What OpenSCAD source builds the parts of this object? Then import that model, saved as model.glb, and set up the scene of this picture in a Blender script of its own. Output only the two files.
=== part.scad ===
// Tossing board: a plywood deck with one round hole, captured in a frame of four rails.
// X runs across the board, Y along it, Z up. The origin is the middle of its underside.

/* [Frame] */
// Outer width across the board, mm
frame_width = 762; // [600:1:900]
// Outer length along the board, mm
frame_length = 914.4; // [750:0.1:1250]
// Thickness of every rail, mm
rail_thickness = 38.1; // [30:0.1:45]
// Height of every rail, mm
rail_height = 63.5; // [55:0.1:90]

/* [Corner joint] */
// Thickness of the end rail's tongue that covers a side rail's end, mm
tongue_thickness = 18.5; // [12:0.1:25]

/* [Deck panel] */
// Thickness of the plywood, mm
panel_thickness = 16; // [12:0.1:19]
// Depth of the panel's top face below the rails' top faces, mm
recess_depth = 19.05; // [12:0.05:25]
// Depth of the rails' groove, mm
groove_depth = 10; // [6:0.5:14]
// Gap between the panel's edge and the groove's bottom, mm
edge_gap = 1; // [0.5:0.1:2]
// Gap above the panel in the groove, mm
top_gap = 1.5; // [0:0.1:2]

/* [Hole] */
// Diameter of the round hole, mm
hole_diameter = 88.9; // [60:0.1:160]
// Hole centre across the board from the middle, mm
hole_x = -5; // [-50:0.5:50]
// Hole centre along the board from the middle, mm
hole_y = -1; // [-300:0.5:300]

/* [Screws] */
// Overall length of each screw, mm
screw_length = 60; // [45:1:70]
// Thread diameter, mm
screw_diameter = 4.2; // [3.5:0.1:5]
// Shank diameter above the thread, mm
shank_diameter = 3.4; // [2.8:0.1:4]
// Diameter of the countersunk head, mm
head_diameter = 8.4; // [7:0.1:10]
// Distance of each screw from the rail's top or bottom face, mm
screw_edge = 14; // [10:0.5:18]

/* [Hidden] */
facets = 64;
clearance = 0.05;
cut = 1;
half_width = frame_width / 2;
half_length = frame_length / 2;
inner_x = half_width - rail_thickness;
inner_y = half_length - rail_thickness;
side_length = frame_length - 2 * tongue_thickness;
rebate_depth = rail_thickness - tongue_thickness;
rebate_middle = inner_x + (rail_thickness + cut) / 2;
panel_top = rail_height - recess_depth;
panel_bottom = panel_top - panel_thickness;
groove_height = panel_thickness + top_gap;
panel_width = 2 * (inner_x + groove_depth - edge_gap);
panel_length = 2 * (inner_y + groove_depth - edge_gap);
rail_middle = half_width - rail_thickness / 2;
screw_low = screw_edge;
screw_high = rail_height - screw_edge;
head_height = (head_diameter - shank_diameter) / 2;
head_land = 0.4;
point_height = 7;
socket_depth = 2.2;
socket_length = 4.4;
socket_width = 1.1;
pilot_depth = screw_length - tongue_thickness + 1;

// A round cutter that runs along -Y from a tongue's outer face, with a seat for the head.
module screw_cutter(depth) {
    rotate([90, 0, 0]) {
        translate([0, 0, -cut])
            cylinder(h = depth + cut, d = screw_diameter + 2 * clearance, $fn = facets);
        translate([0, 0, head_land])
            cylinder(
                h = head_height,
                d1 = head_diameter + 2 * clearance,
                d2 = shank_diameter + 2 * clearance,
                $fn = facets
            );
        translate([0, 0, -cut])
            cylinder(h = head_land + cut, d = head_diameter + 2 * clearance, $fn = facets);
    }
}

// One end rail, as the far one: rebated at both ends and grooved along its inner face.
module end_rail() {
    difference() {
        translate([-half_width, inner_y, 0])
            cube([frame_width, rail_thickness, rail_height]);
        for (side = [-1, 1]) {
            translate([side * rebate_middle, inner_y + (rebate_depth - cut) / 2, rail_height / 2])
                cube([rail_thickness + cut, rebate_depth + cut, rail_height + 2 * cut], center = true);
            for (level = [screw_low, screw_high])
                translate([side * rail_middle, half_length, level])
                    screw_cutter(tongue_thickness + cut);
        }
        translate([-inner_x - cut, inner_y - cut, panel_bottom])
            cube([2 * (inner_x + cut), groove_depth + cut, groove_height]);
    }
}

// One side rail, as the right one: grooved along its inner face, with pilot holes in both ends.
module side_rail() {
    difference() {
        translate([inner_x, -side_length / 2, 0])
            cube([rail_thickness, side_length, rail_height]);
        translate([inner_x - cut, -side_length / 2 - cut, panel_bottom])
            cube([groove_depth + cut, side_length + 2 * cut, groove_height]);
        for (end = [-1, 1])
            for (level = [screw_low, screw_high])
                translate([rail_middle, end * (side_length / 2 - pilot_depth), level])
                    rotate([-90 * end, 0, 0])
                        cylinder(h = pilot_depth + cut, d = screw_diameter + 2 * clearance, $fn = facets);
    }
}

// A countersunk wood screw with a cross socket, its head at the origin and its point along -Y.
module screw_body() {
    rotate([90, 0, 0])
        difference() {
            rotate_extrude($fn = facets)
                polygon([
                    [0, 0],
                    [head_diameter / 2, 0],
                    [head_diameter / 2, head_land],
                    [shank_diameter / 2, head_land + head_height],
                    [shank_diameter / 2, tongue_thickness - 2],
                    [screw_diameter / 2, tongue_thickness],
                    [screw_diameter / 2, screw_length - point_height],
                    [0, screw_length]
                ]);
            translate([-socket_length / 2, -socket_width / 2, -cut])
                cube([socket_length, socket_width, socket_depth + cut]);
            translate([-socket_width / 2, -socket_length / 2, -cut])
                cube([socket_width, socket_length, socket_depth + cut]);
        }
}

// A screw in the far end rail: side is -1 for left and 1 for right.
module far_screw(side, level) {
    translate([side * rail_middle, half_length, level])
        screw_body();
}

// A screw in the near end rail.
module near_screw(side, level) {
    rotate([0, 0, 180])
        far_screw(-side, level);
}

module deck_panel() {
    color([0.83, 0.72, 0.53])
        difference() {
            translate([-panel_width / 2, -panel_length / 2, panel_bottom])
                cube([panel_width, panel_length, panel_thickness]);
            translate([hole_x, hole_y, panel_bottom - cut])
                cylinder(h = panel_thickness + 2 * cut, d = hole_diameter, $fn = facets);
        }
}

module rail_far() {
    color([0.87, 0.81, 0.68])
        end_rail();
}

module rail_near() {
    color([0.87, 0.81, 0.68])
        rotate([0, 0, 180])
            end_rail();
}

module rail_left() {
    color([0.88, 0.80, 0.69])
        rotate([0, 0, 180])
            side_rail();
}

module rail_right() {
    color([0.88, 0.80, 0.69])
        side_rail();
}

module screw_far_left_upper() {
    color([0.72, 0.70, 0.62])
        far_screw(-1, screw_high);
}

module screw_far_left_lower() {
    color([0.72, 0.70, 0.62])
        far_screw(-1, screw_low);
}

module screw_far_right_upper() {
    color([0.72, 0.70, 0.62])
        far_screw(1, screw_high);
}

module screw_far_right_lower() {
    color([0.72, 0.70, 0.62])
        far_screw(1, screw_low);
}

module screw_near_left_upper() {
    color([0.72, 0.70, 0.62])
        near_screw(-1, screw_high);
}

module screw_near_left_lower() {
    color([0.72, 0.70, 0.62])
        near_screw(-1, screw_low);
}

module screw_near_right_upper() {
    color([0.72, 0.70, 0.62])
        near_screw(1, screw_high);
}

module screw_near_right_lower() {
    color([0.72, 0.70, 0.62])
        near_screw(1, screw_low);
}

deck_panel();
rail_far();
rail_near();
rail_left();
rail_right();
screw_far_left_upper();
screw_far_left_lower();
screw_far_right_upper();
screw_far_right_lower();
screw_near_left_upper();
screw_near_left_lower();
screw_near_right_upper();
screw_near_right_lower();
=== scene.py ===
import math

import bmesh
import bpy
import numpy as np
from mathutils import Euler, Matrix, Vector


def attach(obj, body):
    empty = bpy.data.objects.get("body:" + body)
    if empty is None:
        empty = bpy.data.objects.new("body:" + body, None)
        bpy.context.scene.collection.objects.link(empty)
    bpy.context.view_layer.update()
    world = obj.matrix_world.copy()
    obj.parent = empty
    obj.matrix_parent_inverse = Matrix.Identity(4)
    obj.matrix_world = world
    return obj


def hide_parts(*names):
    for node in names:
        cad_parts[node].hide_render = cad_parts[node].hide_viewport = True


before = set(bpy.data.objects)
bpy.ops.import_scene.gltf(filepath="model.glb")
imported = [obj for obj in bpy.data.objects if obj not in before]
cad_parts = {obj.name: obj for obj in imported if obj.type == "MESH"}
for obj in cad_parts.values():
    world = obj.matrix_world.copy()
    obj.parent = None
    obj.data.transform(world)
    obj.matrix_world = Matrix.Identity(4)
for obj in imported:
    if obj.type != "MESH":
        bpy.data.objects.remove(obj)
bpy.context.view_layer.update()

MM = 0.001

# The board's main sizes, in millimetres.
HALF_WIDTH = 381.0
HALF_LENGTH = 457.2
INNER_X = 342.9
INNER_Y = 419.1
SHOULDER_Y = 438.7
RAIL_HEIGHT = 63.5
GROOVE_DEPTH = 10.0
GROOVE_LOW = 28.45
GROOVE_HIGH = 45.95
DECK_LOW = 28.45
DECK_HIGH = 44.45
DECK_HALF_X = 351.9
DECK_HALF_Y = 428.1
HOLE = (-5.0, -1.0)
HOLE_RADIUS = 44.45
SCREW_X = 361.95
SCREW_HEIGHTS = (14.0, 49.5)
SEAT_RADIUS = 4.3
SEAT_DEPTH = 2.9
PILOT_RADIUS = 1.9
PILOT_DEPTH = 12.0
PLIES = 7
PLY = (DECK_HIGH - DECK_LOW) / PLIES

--

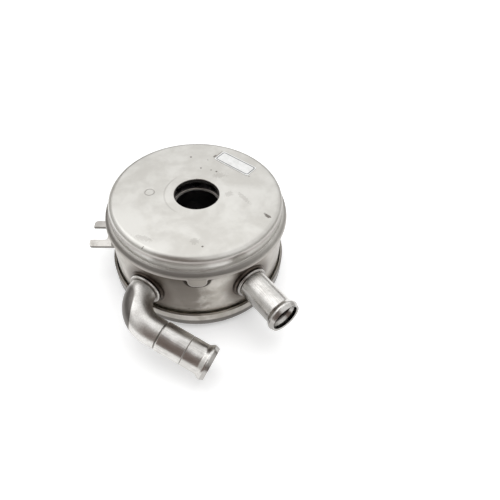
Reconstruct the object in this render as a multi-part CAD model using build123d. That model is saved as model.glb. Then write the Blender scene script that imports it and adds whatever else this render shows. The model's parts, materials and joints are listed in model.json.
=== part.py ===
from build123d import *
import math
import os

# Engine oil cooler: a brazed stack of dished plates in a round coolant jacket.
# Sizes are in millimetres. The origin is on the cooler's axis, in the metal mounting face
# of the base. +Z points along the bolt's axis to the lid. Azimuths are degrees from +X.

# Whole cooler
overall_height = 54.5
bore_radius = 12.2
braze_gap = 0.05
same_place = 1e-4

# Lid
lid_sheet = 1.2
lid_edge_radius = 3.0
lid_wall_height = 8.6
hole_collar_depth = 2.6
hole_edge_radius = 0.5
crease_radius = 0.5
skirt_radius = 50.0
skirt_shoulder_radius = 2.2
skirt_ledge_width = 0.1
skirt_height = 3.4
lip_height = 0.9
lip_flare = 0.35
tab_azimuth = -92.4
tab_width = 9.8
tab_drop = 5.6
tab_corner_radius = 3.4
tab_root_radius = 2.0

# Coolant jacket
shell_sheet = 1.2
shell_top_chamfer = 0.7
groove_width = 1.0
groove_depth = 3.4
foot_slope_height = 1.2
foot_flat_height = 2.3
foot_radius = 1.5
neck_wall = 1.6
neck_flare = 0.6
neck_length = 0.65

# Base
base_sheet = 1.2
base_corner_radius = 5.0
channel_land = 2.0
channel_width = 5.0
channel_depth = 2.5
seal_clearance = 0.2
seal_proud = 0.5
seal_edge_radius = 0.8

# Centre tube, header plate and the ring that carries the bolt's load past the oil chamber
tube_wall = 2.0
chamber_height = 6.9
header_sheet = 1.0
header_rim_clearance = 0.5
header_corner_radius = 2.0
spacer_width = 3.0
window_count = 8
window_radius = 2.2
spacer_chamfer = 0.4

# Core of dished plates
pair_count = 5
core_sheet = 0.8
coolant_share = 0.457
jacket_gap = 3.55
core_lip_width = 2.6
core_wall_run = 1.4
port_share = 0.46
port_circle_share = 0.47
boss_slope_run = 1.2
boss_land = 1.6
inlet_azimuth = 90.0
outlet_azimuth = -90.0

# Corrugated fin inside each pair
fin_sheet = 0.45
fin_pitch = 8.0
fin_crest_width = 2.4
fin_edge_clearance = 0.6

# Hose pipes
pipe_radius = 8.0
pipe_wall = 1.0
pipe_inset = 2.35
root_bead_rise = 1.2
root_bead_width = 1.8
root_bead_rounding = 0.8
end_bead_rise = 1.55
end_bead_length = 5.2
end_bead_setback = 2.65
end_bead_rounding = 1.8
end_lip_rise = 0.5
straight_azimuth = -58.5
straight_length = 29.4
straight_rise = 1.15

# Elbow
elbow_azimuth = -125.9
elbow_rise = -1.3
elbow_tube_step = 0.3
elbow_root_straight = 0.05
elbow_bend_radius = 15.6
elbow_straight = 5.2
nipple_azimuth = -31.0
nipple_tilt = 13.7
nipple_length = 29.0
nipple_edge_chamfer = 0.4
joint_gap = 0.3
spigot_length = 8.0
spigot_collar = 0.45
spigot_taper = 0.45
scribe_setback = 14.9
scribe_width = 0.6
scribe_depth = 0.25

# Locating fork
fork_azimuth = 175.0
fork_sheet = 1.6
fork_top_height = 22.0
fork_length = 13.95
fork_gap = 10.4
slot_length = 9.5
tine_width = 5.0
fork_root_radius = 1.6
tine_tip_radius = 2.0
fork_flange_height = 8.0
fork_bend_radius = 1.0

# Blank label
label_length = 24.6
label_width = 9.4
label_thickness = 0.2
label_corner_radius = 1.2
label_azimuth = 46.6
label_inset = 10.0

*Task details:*
Going down the listing above, begin printing at the line with "bpy.context.scene.collection.objects.link(empty)" and finish with the line with "PLY = (DECK_HIGH - DECK_LOW) / PLIES", exactly as they appear.

*Completed task:*
        bpy.context.scene.collection.objects.link(empty)
    bpy.context.view_layer.update()
    world = obj.matrix_world.copy()
    obj.parent = empty
    obj.matrix_parent_inverse = Matrix.Identity(4)
    obj.matrix_world = world
    return obj


def hide_parts(*names):
    for node in names:
        cad_parts[node].hide_render = cad_parts[node].hide_viewport = True


before = set(bpy.data.objects)
bpy.ops.import_scene.gltf(filepath="model.glb")
imported = [obj for obj in bpy.data.objects if obj not in before]
cad_parts = {obj.name: obj for obj in imported if obj.type == "MESH"}
for obj in cad_parts.values():
    world = obj.matrix_world.copy()
    obj.parent = None
    obj.data.transform(world)
    obj.matrix_world = Matrix.Identity(4)
for obj in imported:
    if obj.type != "MESH":
        bpy.data.objects.remove(obj)
bpy.context.view_layer.update()

MM = 0.001

# The board's main sizes, in millimetres.
HALF_WIDTH = 381.0
HALF_LENGTH = 457.2
INNER_X = 342.9
INNER_Y = 419.1
SHOULDER_Y = 438.7
RAIL_HEIGHT = 63.5
GROOVE_DEPTH = 10.0
GROOVE_LOW = 28.45
GROOVE_HIGH = 45.95
DECK_LOW = 28.45
DECK_HIGH = 44.45
DECK_HALF_X = 351.9
DECK_HALF_Y = 428.1
HOLE = (-5.0, -1.0)
HOLE_RADIUS = 44.45
SCREW_X = 361.95
SCREW_HEIGHTS = (14.0, 49.5)
SEAT_RADIUS = 4.3
SEAT_DEPTH = 2.9
PILOT_RADIUS = 1.9
PILOT_DEPTH = 12.0
PLIES = 7
PLY = (DECK_HIGH - DECK_LOW) / PLIES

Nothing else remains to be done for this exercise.